The two overarching informing frameworks informing social and environmental sustainability are the National Development Plan (NDP) and the Sustainable Development Goals (SDGs). South Africa’s legislation highlights the impact that environmental factors have on human health and wellbeing, largely acknowledging the need to achieve a balance between socioeconomic development and a sustainable approach to using resources. This article highlights relevant local and international acts, policies and research on social and environmental sustainability.
The SDGs or Global Goals
The SDGs or Global Goals were introduced when member states of the United Nations (UN) adopted a new sustainable development agenda in 2015. In South Africa, a development agenda was already in process, guided by the NDP. Although closely aligned, the two agendas are not contiguous. Both aim to achieve their goals by 2030, but the globally focused SDGs were introduced three years after the NDP, which is most concerned with national challenges. The SDGs have had to be domesticated to some extent, but South Africa cannot report on all the targets due to a lack of indicators or reliable national data. The Department of Planning, Monitoring and Evaluation (DPME) and the UN Development Programme (UNDP) have indicated that 74% of the SDG targets are directly addressed by the NDP, with sectoral programmes addressing 19% of the remaining targets.
Read more about South Africa’s progress in terms of these local and global frameworks in the article “Tracking South Africa’s progress against global and local development agendas“.
Relevant acts and policies
1. Carbon Tax Act 15 of 2019
The Carbon Tax, which came into effect on 1 June 2019, aims to impose a tax on the carbon dioxide equivalent of greenhouse gas emissions. The first phase, which applies to Scope 1 emitters, runs from inception to 31 December 2022, and the second phase from 2023 to 2030. Scope 1 emissions are direct greenhouse(GHG) emissions from company boilers, furnaces or vehicles, for example. Scope 2 emissions are indirect GHG emissions generated by steam, heat, cooling or the purchase of electricity. The Carbon Tax is one of the means by which South African plans to cut its emissions by almost a third by 2030, and reach Net Zero emissions by 2050.

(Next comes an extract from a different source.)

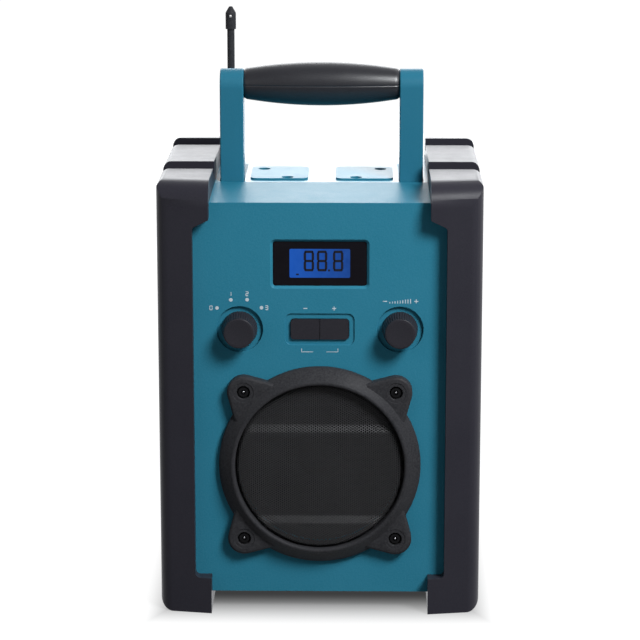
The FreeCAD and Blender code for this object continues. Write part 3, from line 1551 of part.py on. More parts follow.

2. National Treasury on Amendments to the Carbon Offsets Regulations
National Treasury has published gazetted amendments to the Carbon Offsets Regulations in terms of Section 19 (c) of the Carbon Tax Act). The Carbon Offsets Regulations set out the eligibility criteria for carbon offset projects, a procedure for taxpayers claiming the carbon offset allowance and administration of the carbon offset system.
3. The South African Renewable Energy Independent Power Producer Procurement Programme (REIPPPP)
This programme is globally unique in its emphasis on providing benefits for communities in the vicinity of projects participating in the REIPPPP. Benefits to communities are channelled through local employment quotas, community ownership in RE projects, and a portion of the revenue made by IPPs going towards development spending – socioeconomic development (SED) and enterprise development (ED).
4. Green Economy Policy Review of South Africa’s Industrial Policy Framework
This paper outlines the shift requires from industrial policy to green industrial policy that will enable South Africa to transition to an inclusive green economy, combining economic development, social progress and environmental preservation.
5. National Water Act No. 36 of 1998
This Act establishes a national water resource strategy, along with catchment management strategies. It also looks at preventing and remedying the effects of pollution.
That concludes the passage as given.